When trying to figure out whether a defaulter has been a willful one, consideration should be given to the borrower's past performance and not just a few particular transactions or situations.

Global Economy: Despite the numerous shocks brought on by the ongoing trade sanctions between the US and China, Russia-Ukraine and Israel-Hamas wars, political trade instruments, and rivalry in technology, global commerce has proven robust. The rate of global growth has definitely fluctuated as a result of these events, but those variations were transient. The first quarter of 2024 has shown encouraging patterns for both products and services, which are expected to continue their modest growth from the second half as well.

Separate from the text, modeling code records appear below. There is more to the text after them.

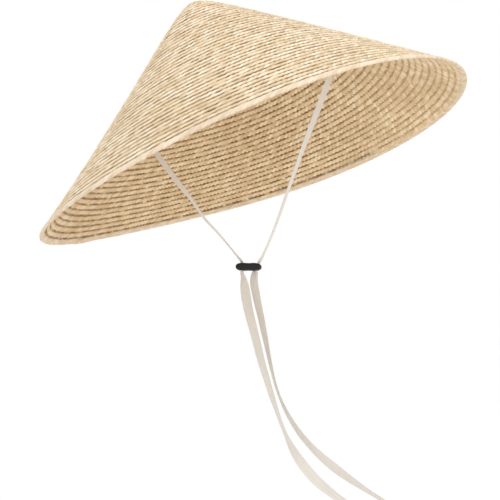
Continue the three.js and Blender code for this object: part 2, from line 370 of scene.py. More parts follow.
def outer_height(radius):
    """Height of the outer straw surface at a distance from the axis: a cone with a rounded tip."""
    rim_reach = math.hypot(RIM_RADIUS, TIP_ROUND)
    fall = HEIGHT * (np.hypot(radius, TIP_ROUND) - TIP_ROUND) / (rim_reach - TIP_ROUND)
    share = radius / RIM_RADIUS
    return TIP_Z - fall - 4 * SAG * share * (1 - share)


GRID = np.linspace(0, RIM_RADIUS + 4 * MM, 4281)
GRID_SLOPE = np.arctan(-np.gradient(outer_height(GRID), GRID))
GRID_LENGTH = np.concatenate([[0], np.cumsum(np.hypot(np.diff(GRID), np.diff(outer_height(GRID))))])
SLOPE_LENGTH = float(np.interp(RIM_RADIUS, GRID, GRID_LENGTH))


def on_cone(angle, length, depth):
    """Points at an angle round the axis, a length down the slope and a depth below the outer surface."""
    radius = np.interp(length, GRID_LENGTH, GRID)
    slope = np.interp(radius, GRID, GRID_SLOPE)
    out = radius - depth * np.sin(slope)
    height = outer_height(radius) - depth * np.cos(slope)
    return with_brim_bend(np.stack([out * np.cos(angle), out * np.sin(angle), height], -1))


def at_radius(angle, radius, depth):
    return on_cone(angle, np.interp(radius, GRID, GRID_LENGTH), depth)


def with_brim_bend(points):
    """Bends points with the brim, more and more towards the rim."""
    x, y, z = points[..., 0], points[..., 1], points[..., 2]
    share = (x * x + y * y) / RIM_RADIUS**2
    angle = np.arctan2(y, x)
    rise = RIM_TILT[0] * np.cos(angle) + RIM_TILT[1] * np.sin(angle) - RIM_TWIST * np.sin(2 * angle)
    stretch = 1 + share * RIM_OVAL * np.sin(2 * angle)
    return np.stack([x * stretch, y * stretch, z + share * rise], -1)


def make_piece(name, points, faces, material, smooth=True, attributes=None):
    mesh = bpy.data.meshes.new(name)
    mesh.from_pydata(points.reshape(-1, 3).tolist(), [], faces)
    for key, values in (attributes or {}).items():
        attribute = mesh.attributes.new(key, "FLOAT", "POINT")
        attribute.data.foreach_set("value", np.asarray(values, np.float32).ravel())
    mesh.materials.append(material)
    mesh.validate()
    mesh.update()
    if smooth:
        mesh.shade_smooth()
    piece = bpy.data.objects.new(name, mesh)
    bpy.context.scene.collection.objects.link(piece)
    return piece


def tube_faces(rows, columns, start=0, closed=False):
    """Faces of a closed tube whose vertices are rows of sections with that many points each."""
    faces = []
    last = rows if closed else rows - 1
    for i in range(last):
        a = start + i * columns
        b = start + ((i + 1) % rows) * columns
        for j in range(columns):
            k = (j + 1) % columns
            faces.append((a + j, a + k, b + k, b + j))
    if not closed:
        faces.append(tuple(start + j for j in reversed(range(columns))))
        faces.append(tuple(start + (rows - 1) * columns + j for j in range(columns)))
    return faces


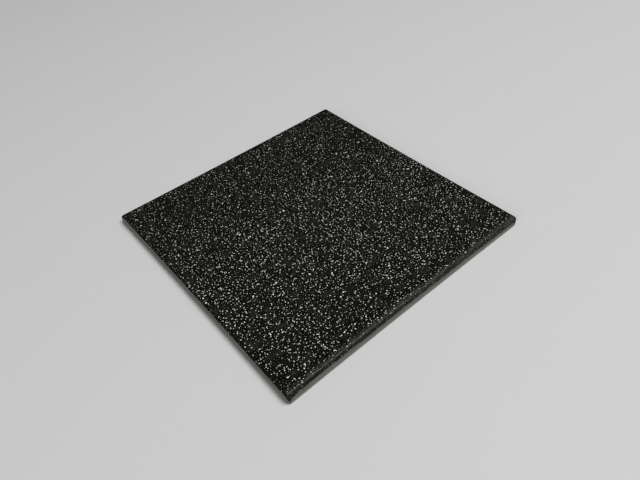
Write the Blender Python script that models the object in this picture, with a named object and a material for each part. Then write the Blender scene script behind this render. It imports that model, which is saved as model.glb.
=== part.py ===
"""A square dry-pressed ceramic floor tile, lying on its bed with its glazed face up.

Metres, +Z up. The origin is the centre of the bed face, and the edges run along X and Y.
"""

from math import pi, sqrt

import bmesh
import bpy
from mathutils import Matrix

# Overall size of the tile
TILE_LENGTH = 0.200
TILE_WIDTH = 0.200
TILE_THICKNESS = 0.0070

# Rounding of the face's edge, and the small chamfer round the bed
ARRIS_RADIUS = 0.0020
FACE_CORNER_RADIUS = 0.0004
BED_CHAMFER = 0.0004

# Keying relief of the bed: shallow square recesses with flat ribs between them
KEY_RECESS = 0.0170
KEY_RIB = 0.0050
KEY_DEPTH = 0.0007
KEY_TAPER = 0.0005

# Facets of the rounded forms
ARRIS_SEGMENTS = 6
CORNER_SEGMENTS = 5

# The recess cutters start this far below the bed
CUTTER_OVERRUN = 0.0005

GLAZE_COLOUR = (0.022, 0.021, 0.019, 1.0)
GLAZE_ROUGHNESS = 0.55


def clear_scene():
    for obj in list(bpy.data.objects):
        bpy.data.objects.remove(obj, do_unlink=True)


def new_collection(name):
    collection = bpy.data.collections.new(name)
    bpy.context.scene.collection.children.link(collection)
    return collection


def new_object(name, mesh_builder, collection):
    """An object whose mesh is the bmesh that mesh_builder returns."""
    shape = mesh_builder()
    mesh = bpy.data.meshes.new(name)
    shape.to_mesh(mesh)
    shape.free()
    obj = bpy.data.objects.new(name, mesh)
    collection.objects.link(obj)
    return obj


def upright_edges(shape):
    """The edges that run straight up from the bed to the face."""
    return [e for e in shape.edges if abs(e.verts[0].co.z - e.verts[1].co.z) > TILE_THICKNESS / 2]


def edges_at(shape, height):
    """The edges that lie all round the outline at one height."""
    tolerance = TILE_THICKNESS / 100
    return [e for e in shape.edges if all(abs(v.co.z - height) < tolerance for v in e.verts)]


def pressed_slab():
    """A plate with rounded plan corners, a rounded arris round its face and a chamfer round its bed."""
    shape = bmesh.new()
    size = Matrix.Diagonal((TILE_LENGTH, TILE_WIDTH, TILE_THICKNESS, 1.0))
    lift = Matrix.Translation((0.0, 0.0, TILE_THICKNESS / 2))
    bmesh.ops.create_cube(shape, size=1.0, matrix=lift @ size)
    plan_corner = FACE_CORNER_RADIUS + ARRIS_RADIUS
    round_off(shape, upright_edges(shape), plan_corner, CORNER_SEGMENTS)
    round_off(shape, edges_at(shape, TILE_THICKNESS), ARRIS_RADIUS, ARRIS_SEGMENTS)
    round_off(shape, edges_at(shape, 0.0), BED_CHAMFER, 1)
    return shape


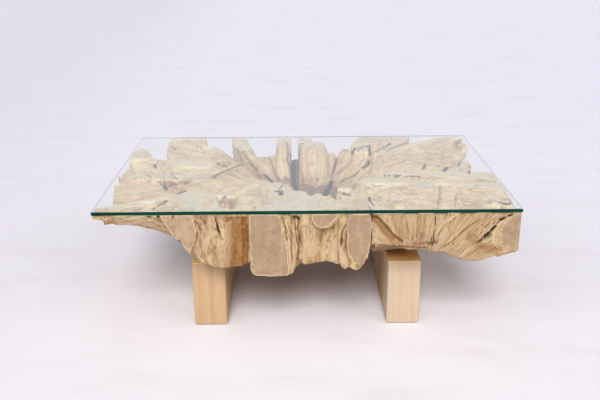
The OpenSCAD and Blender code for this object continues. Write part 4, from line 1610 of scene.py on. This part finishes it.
    def _carved(self, p: np.ndarray) -> np.ndarray:
        """Adds up the depth of the front strokes, in mm."""
        deep = [self._cover(p, stroke) * stroke.depth for stroke in self.strokes if stroke.depth]
        return sum(deep, np.zeros(len(p)))

    def _draw_hem(self, p: np.ndarray) -> None:
        """Draws the lower edge of the front to the line seen in the photo.

        Args:
            p: the vertices in mm.
        """
        if not self.hem:
            return
        near = p[:, 1] < HEM_BACK_Y
        slant = (EYE[2] - HEM_Z) / (HEM_Y - EYE[1])
        shown = p[:, 2] + slant * (p[:, 1] - HEM_Y)
        line_x, line_z = np.array(self.hem, dtype=float).T
        places = np.arange(line_x[0] - HEM_STEP, line_x[-1] + 2.0 * HEM_STEP, HEM_STEP)
        lowest = np.interp(places, line_x, line_z)
        for k, x in enumerate(places):
            here = near & (np.abs(p[:, 0] - x) < HEM_FEEL)
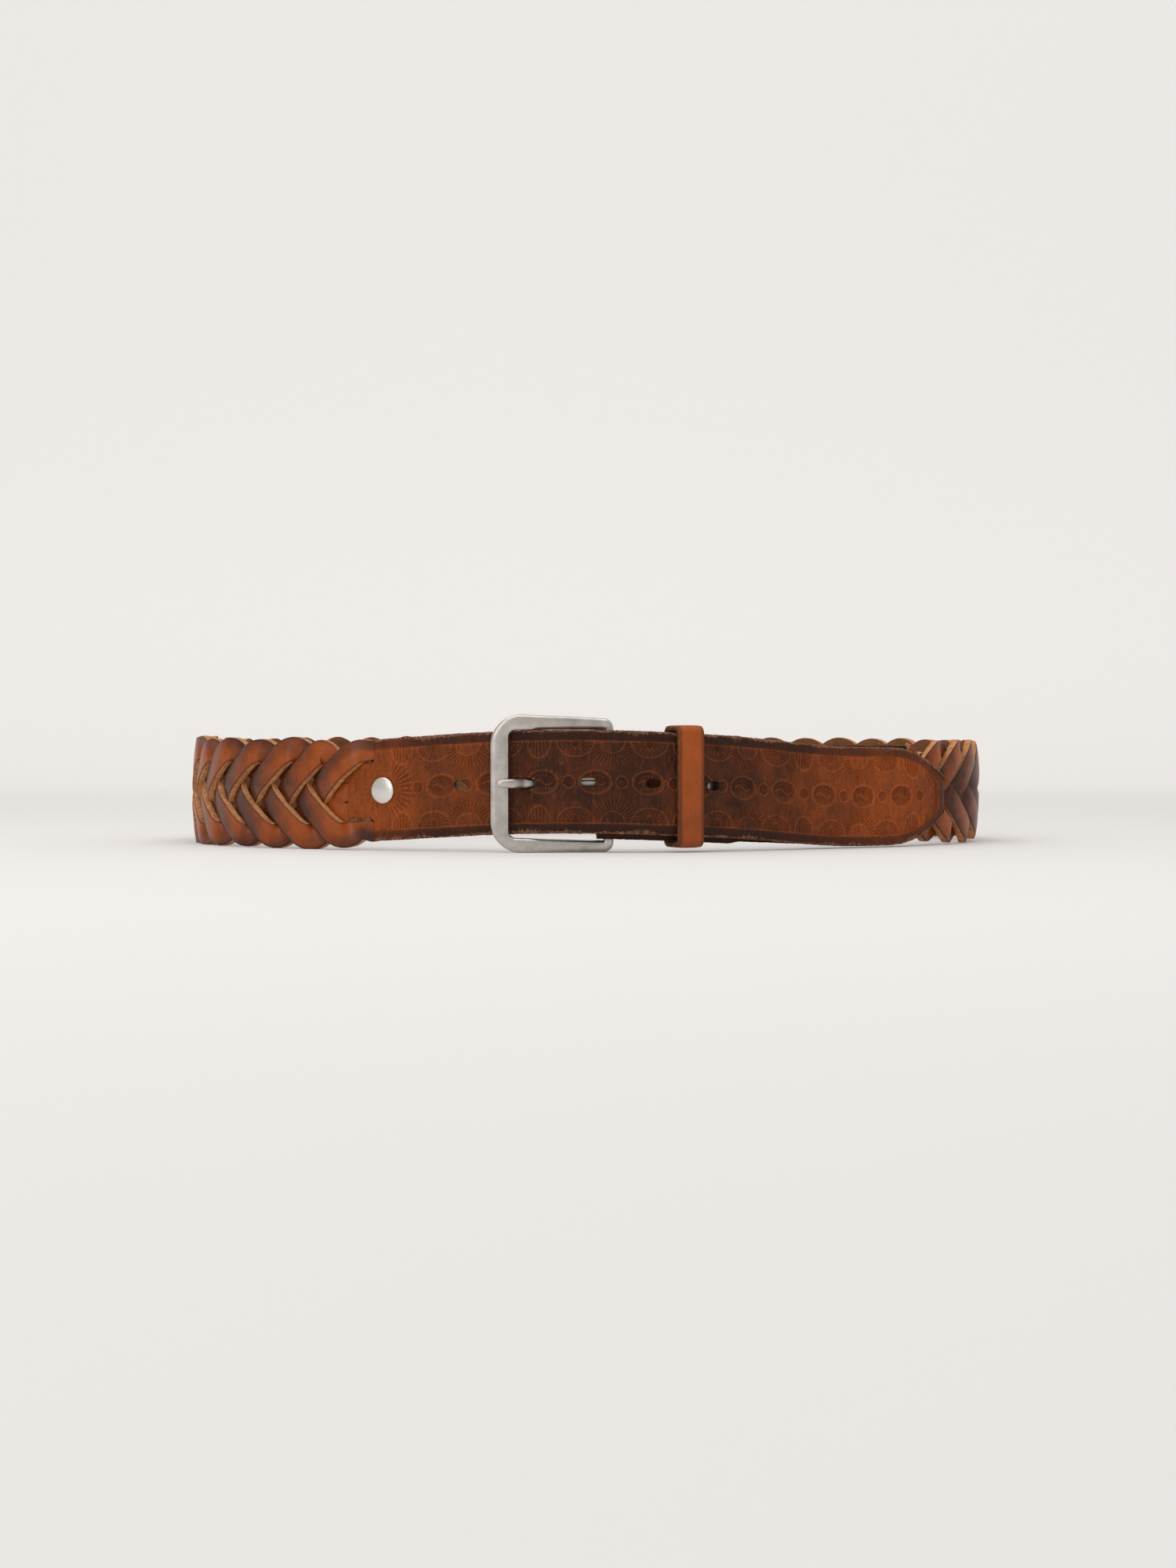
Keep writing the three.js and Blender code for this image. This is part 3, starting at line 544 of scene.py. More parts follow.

It is anticipated that the increasing trend will continue for the upcoming year due to the moderating of global inflationary trends.

Conclusion: India needs to have more open trade policies. Honourable PM Modiji said the speed and scale of development the government executes will be guided by a ‘Nation First’ approach. He also requested the people at large to cease this golden opportunity of achieving the goal of Viksit Bharat by 2047. According to Honourable Vice President Shri Jagdeep Dhankar the idea of Viksit Bharat is a spiritual mission rather than just an objective.

The country is on the way to becoming the world’s 3rd largest economy. Wealth creators are the driving force behind our growth story. Therefore, the government should understand the pains of wealth creators. There are some policies which are killing the animal spirit for taking risks of the wealth creators. External factors, both domestic and global, should be actively followed and taken into consideration while running an enterprise. Hardworking entrepreneurs and wealth creators are building this country. But the government is ignoring their plight when they get affected by external factors. The families are being pushed to peril and become extinct. Hard working entrepreneurs creating wealth are becoming averse to risk.